■ **Work instructions**:
Return the listing word for word, as given.

■ **Dataset extract**:
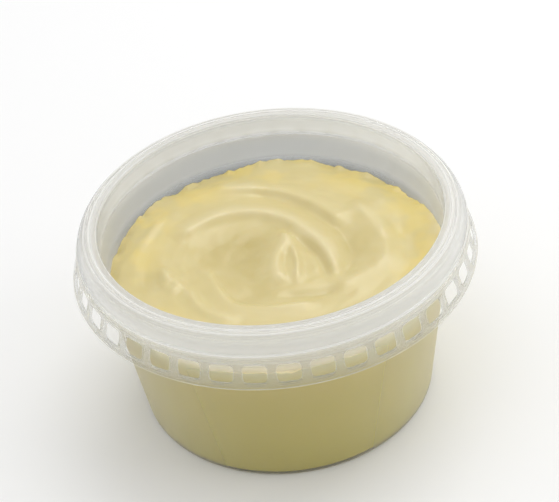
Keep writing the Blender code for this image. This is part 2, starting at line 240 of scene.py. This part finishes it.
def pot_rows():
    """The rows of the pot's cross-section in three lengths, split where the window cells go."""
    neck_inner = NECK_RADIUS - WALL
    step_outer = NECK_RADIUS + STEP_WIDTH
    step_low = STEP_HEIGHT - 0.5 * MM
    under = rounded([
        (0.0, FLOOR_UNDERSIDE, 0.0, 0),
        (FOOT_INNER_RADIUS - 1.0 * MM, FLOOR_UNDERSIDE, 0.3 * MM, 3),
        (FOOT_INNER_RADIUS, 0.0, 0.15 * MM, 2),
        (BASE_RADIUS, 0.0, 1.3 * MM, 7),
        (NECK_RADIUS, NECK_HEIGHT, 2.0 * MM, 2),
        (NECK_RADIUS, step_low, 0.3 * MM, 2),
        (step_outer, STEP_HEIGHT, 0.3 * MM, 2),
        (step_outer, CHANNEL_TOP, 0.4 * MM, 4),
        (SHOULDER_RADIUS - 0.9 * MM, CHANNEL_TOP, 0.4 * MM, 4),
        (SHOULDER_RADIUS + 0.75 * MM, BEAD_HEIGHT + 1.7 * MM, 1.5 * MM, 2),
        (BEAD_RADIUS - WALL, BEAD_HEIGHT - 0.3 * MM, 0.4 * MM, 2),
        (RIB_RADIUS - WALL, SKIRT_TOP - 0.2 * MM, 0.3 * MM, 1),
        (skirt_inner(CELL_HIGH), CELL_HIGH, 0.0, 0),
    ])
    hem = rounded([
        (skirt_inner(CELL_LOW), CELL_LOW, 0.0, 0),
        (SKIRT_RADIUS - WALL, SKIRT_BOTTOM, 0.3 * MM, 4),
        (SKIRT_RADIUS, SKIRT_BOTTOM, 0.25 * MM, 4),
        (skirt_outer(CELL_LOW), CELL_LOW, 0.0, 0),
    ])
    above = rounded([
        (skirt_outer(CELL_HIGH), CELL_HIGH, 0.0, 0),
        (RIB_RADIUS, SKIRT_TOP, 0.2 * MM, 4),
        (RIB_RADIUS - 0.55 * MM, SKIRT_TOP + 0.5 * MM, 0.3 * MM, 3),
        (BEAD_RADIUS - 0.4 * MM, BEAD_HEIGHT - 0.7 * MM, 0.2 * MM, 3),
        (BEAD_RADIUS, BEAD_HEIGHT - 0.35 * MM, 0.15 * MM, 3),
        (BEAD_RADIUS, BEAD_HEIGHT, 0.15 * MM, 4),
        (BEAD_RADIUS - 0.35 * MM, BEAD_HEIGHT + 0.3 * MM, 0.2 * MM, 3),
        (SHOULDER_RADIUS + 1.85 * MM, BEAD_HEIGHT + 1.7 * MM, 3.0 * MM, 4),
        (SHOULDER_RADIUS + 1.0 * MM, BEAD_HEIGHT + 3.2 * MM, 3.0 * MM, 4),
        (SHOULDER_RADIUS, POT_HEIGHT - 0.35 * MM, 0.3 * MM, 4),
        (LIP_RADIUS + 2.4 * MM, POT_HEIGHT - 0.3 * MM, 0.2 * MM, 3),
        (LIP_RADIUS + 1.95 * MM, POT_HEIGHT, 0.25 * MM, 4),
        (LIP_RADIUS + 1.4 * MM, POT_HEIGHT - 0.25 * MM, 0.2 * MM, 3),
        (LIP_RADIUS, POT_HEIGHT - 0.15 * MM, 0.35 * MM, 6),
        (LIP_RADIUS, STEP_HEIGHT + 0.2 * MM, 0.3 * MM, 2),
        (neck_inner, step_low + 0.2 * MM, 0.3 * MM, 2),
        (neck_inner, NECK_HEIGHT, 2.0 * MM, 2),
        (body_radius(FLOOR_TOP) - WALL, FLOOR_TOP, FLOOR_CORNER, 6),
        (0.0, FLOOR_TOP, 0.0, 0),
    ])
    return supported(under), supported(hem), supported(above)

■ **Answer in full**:
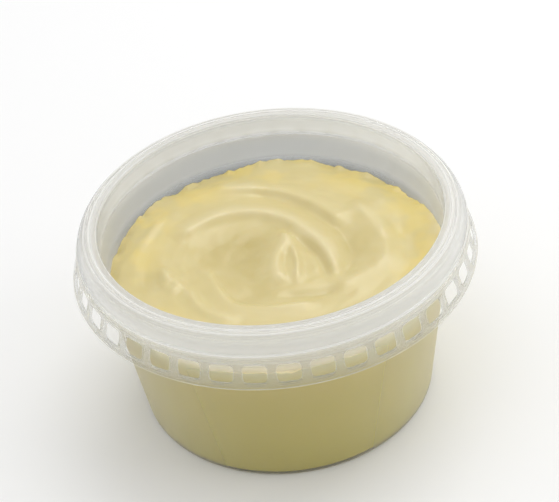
Keep writing the Blender code for this image. This is part 2, starting at line 240 of scene.py. This part finishes it.
def pot_rows():
    """The rows of the pot's cross-section in three lengths, split where the window cells go."""
    neck_inner = NECK_RADIUS - WALL
    step_outer = NECK_RADIUS + STEP_WIDTH
    step_low = STEP_HEIGHT - 0.5 * MM
    under = rounded([
        (0.0, FLOOR_UNDERSIDE, 0.0, 0),
        (FOOT_INNER_RADIUS - 1.0 * MM, FLOOR_UNDERSIDE, 0.3 * MM, 3),
        (FOOT_INNER_RADIUS, 0.0, 0.15 * MM, 2),
        (BASE_RADIUS, 0.0, 1.3 * MM, 7),
        (NECK_RADIUS, NECK_HEIGHT, 2.0 * MM, 2),
        (NECK_RADIUS, step_low, 0.3 * MM, 2),
        (step_outer, STEP_HEIGHT, 0.3 * MM, 2),
        (step_outer, CHANNEL_TOP, 0.4 * MM, 4),
        (SHOULDER_RADIUS - 0.9 * MM, CHANNEL_TOP, 0.4 * MM, 4),
        (SHOULDER_RADIUS + 0.75 * MM, BEAD_HEIGHT + 1.7 * MM, 1.5 * MM, 2),
        (BEAD_RADIUS - WALL, BEAD_HEIGHT - 0.3 * MM, 0.4 * MM, 2),
        (RIB_RADIUS - WALL, SKIRT_TOP - 0.2 * MM, 0.3 * MM, 1),
        (skirt_inner(CELL_HIGH), CELL_HIGH, 0.0, 0),
    ])
    hem = rounded([
        (skirt_inner(CELL_LOW), CELL_LOW, 0.0, 0),
        (SKIRT_RADIUS - WALL, SKIRT_BOTTOM, 0.3 * MM, 4),
        (SKIRT_RADIUS, SKIRT_BOTTOM, 0.25 * MM, 4),
        (skirt_outer(CELL_LOW), CELL_LOW, 0.0, 0),
    ])
    above = rounded([
        (skirt_outer(CELL_HIGH), CELL_HIGH, 0.0, 0),
        (RIB_RADIUS, SKIRT_TOP, 0.2 * MM, 4),
        (RIB_RADIUS - 0.55 * MM, SKIRT_TOP + 0.5 * MM, 0.3 * MM, 3),
        (BEAD_RADIUS - 0.4 * MM, BEAD_HEIGHT - 0.7 * MM, 0.2 * MM, 3),
        (BEAD_RADIUS, BEAD_HEIGHT - 0.35 * MM, 0.15 * MM, 3),
        (BEAD_RADIUS, BEAD_HEIGHT, 0.15 * MM, 4),
        (BEAD_RADIUS - 0.35 * MM, BEAD_HEIGHT + 0.3 * MM, 0.2 * MM, 3),
        (SHOULDER_RADIUS + 1.85 * MM, BEAD_HEIGHT + 1.7 * MM, 3.0 * MM, 4),
        (SHOULDER_RADIUS + 1.0 * MM, BEAD_HEIGHT + 3.2 * MM, 3.0 * MM, 4),
        (SHOULDER_RADIUS, POT_HEIGHT - 0.35 * MM, 0.3 * MM, 4),
        (LIP_RADIUS + 2.4 * MM, POT_HEIGHT - 0.3 * MM, 0.2 * MM, 3),
        (LIP_RADIUS + 1.95 * MM, POT_HEIGHT, 0.25 * MM, 4),
        (LIP_RADIUS + 1.4 * MM, POT_HEIGHT - 0.25 * MM, 0.2 * MM, 3),
        (LIP_RADIUS, POT_HEIGHT - 0.15 * MM, 0.35 * MM, 6),
        (LIP_RADIUS, STEP_HEIGHT + 0.2 * MM, 0.3 * MM, 2),
        (neck_inner, step_low + 0.2 * MM, 0.3 * MM, 2),
        (neck_inner, NECK_HEIGHT, 2.0 * MM, 2),
        (body_radius(FLOOR_TOP) - WALL, FLOOR_TOP, FLOOR_CORNER, 6),
        (0.0, FLOOR_TOP, 0.0, 0),
    ])
    return supported(under), supported(hem), supported(above)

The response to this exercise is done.